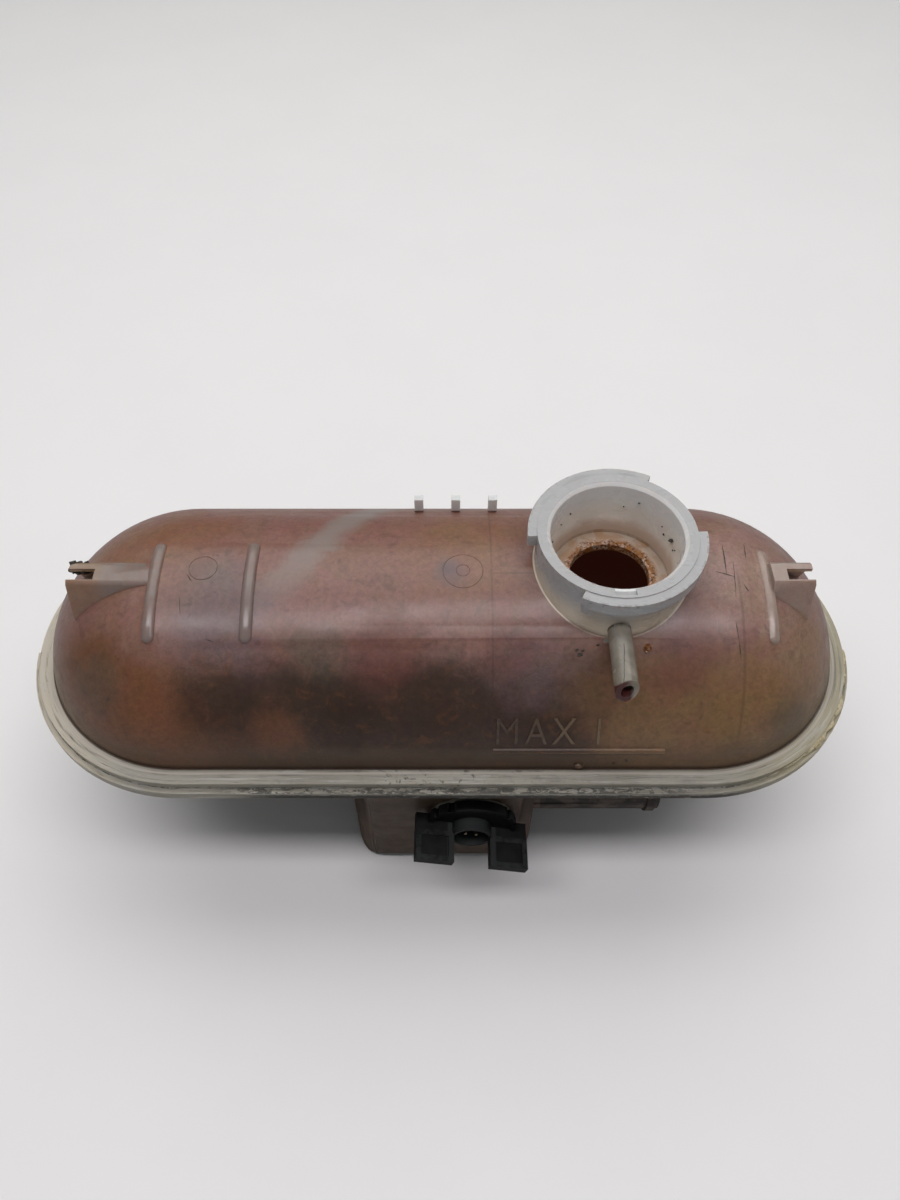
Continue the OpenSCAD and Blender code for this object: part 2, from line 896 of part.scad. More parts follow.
module terminal_left() {
    color([0.8, 0.68, 0.4])
        sensor_frame()
            terminal_blade(-1);
}

module terminal_right() {
    color([0.8, 0.68, 0.4])
        sensor_frame()
            terminal_blade(1);
}

// Resin that seals the switch bore round the two blades
module sensor_resin() {
    color([0.2, 0.19, 0.18])
        sensor_frame()
            difference() {
                translate([0, 0, resin_end])
                    cylinder(r = switch_bore_r - seat_gap, h = resin_depth, $fn = 64);
                terminal_blade(-1);
                terminal_blade(1);
            }
}

module switch_capsule() {
    color([0.7, 0.8, 0.75])
        sensor_frame()
            translate([0, 0, capsule_back])
                cylinder(r = capsule_r, h = capsule_length, $fn = 48);
}

// One straight run of square lead between two corners, in the plane of the blades
module lead_run(from, to) {
    low = [min(from.x, to.x), min(from.y, to.y)];
    high = [max(from.x, to.x), max(from.y, to.y)];
    translate([low.x - lead_t / 2, -lead_t / 2, low.y])
        cube([high.x - low.x + lead_t, lead_t, high.y - low.y]);
}

// Leads: the near one steps over to the left blade, the far one returns to the right blade
module switch_leads() {
    blade_x = terminal_pitch / 2;
    near_z = capsule_front + lead_stub;
    far_z = capsule_back - lead_stub;
    color([0.75, 0.75, 0.76])
        sensor_frame() {
            lead_run([0, capsule_front], [0, near_z + lead_t]);
            lead_run([-blade_x, near_z], [0, near_z + lead_t]);
            lead_run([-blade_x, near_z], [-blade_x, terminal_end]);
            lead_run([0, far_z], [0, capsule_back]);
            lead_run([0, far_z], [blade_x, far_z + lead_t]);
            lead_run([blade_x, far_z], [blade_x, terminal_end]);
        }
}

// Turned float with eased edges, on a tongue that pivots in the fork
module sensor_float() {
    color([0.16, 0.16, 0.15])
        sensor_frame() {
            difference() {
                union() {
                    translate([0, 0, float_front - float_length])
                        rotate_extrude()
                            polygon([[0, 0], [float_r - float_edge, 0], [float_r, float_edge],
                                     [float_r, float_length - float_edge],
                                     [float_r - float_edge, float_length], [0, float_length]]);
                    translate([-tongue_width / 2, -tongue_height / 2, float_front - over])
                        cube([tongue_width, tongue_height, pivot_z - float_front + over]);
                    translate([-tongue_width / 2, 0, pivot_z])
                        rotate([0, 90, 0])
                            cylinder(r = tongue_height / 2, h = tongue_width, $fn = 64);
                    translate([-cheek_inner - cheek_t, 0, pivot_z])
                        rotate([0, 90, 0])
                            cylinder(r = trunnion_r, h = 2 * (cheek_inner + cheek_t), $fn = 48);
                }
                magnet_shape(seat_gap);
            }
        }
}

module magnet_shape(gap) {
    translate([0, 0, float_front - magnet_inset - magnet_length - gap])
        cylinder(r = magnet_r + gap, h = magnet_length + 2 * gap, $fn = 48);
}

module float_magnet() {
    color([0.35, 0.35, 0.37])
        sensor_frame()
            magnet_shape(0);
}

upper_shell();
lower_shell();
sensor_body();
sensor_seal();
sensor_resin();
terminal_left();
terminal_right();
switch_capsule();
switch_leads();
sensor_float();
float_magnet();
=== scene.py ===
"""Dresses the coolant expansion tank: stained mouldings, weld flash, letters, dirt and a worn sensor."""

import math
import random

import bmesh
import bpy
from bpy.props import FloatProperty, FloatVectorProperty, PointerProperty
from bpy.types import Operator, Panel, PropertyGroup
from mathutils import Matrix, Vector, noise


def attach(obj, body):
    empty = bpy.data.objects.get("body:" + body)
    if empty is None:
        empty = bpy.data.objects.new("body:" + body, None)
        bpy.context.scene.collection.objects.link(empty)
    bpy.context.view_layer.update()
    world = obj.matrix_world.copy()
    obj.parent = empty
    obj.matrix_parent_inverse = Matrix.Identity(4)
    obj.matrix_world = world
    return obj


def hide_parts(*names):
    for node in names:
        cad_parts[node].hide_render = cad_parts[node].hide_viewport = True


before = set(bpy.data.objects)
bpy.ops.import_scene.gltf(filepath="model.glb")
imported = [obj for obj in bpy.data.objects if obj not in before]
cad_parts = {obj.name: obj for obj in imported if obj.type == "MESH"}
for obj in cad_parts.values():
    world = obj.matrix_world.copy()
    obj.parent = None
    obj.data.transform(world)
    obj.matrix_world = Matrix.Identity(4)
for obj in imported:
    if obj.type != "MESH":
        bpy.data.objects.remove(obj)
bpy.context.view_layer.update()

bl_info = {
    "name": "Coolant Expansion Tank",
    "version": (1, 0, 0),
    "blender": (4, 5, 0),
    "location": "3D View > Sidebar > Expansion Tank",
    "description": "Finishes a welded coolant expansion tank with its stains, flash and level sensor",
    "category": "Object",
}

MM = 0.001

# Sizes of the tank, in millimetres: the barrel and its flanges
BODY_R = 52.8
AXIS_Z = 70.0
HALF_STRAIGHT = 87.6
WELD_Z = 75.0
FLANGE_TOP_Z = 78.0
FLANGE_FOOT_Z = 71.5
UPPER_FLANGE_R = 57.763
LIP_END_Y = 4.0

# The neck, its bore and the spigot on its front
NECK_X = 56.0
NECK_R = 25.5
NECK_BORE_R = 21.3
NECK_WALL_R = 20.8
SEAT_Z = 116.0
MOUTH_Z = 137.4
SPIGOT_Z = 121.0
SPIGOT_R = 3.75

# The bowl, the sensor and the hose outlet
TRAY_FLOOR_Z = 48.0
TRAY_CORNER_R = 22.0
SENSOR_X = 10.5
SENSOR_Z = 41.0
SENSOR_TURN = math.radians(15)
WING_FRONT_Y = -59.0
OUTLET_FRONT = 31.0
OUTLET_Z = 30.0

# The level letters, and marks and dirt with their places and sizes
LETTERS_LEFT = 18.0
LETTERS_FOOT_Z = WELD_Z + 14.6
GATE_MARKS = ((-77.6, -2.3, 4.6, 0.16), (7.2, -3.3, 6.5, 0.16), (7.2, -3.3, 2.2, 0.14))
NECK_CRUMBS = (
    (18.0, 126.0, 0.75), (30.0, 124.5, 0.35), (34.0, 127.0, 0.3), (12.0, 123.6, 0.3), (8.0, 125.2, 0.25),
    (62.0, 131.0, 0.3), (128.0, 128.0, 0.3), (140.0, 126.0, 0.25), (75.0, 127.5, 0.25), (155.0, 122.5, 0.3),
)
DOME_CRUMBS = (
    (44.2, -29.9, 0.8), (43.2, -28.8, 0.6), (45.1, -29.0, 0.5), (-107.4, -38.4, 0.5), (61.0, -51.3, 0.6),
    (57.0, -51.6, 0.4), (49.8, -27.4, 0.5),
)
EAR_CRUMB_COUNT = 34
TORN_EAR = (-119.0, -0.6, 121.2)
TORN_EAR_SPREAD = ((-2.4, 3.0), (-1.3, 1.3), (-2.2, 0.8))
WALL_SPOT = (45.5, -51.9, 80.3)
DROP_PLACE = (65.6, -27.8)
SCORE_LIFT = 0.06
DOME_SCORES = (
    (((93.7, 8.0), (92.9, -4.6)), 0.55), (((89.5, -3.8), (95.6, -5.4)), 0.5),
    (((96.0, 0.7), (94.9, -13.0)), 0.3), (((94.1, -20.6), (94.8, -26.0), (95.4, -31.0)), 0.4),
    (((98.3, -8.0), (99.6, -10.3)), 0.7), (((101.8, 9.9), (100.9, 3.0)), 0.5),
    (((-74.7, -26.0), (-72.0, -26.6)), 0.5), (((-82.4, -5.0), (-80.6, -7.6)), 0.5),
    (((-84.0, -12.5), (-83.0, -19.0)), 0.25),
)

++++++

What you should do –
Exactly those lines that run from the line with "sensor_body();" through the line with "imported = [obj" are to be reproduced; both end lines belong to the range.

Output for this exercise –
sensor_body();
sensor_seal();
sensor_resin();
terminal_left();
terminal_right();
switch_capsule();
switch_leads();
sensor_float();
float_magnet();
=== scene.py ===
"""Dresses the coolant expansion tank: stained mouldings, weld flash, letters, dirt and a worn sensor."""

import math
import random

import bmesh
import bpy
from bpy.props import FloatProperty, FloatVectorProperty, PointerProperty
from bpy.types import Operator, Panel, PropertyGroup
from mathutils import Matrix, Vector, noise


def attach(obj, body):
    empty = bpy.data.objects.get("body:" + body)
    if empty is None:
        empty = bpy.data.objects.new("body:" + body, None)
        bpy.context.scene.collection.objects.link(empty)
    bpy.context.view_layer.update()
    world = obj.matrix_world.copy()
    obj.parent = empty
    obj.matrix_parent_inverse = Matrix.Identity(4)
    obj.matrix_world = world
    return obj


def hide_parts(*names):
    for node in names:
        cad_parts[node].hide_render = cad_parts[node].hide_viewport = True


before = set(bpy.data.objects)
bpy.ops.import_scene.gltf(filepath="model.glb")
imported = [obj for obj in bpy.data.objects if obj not in before]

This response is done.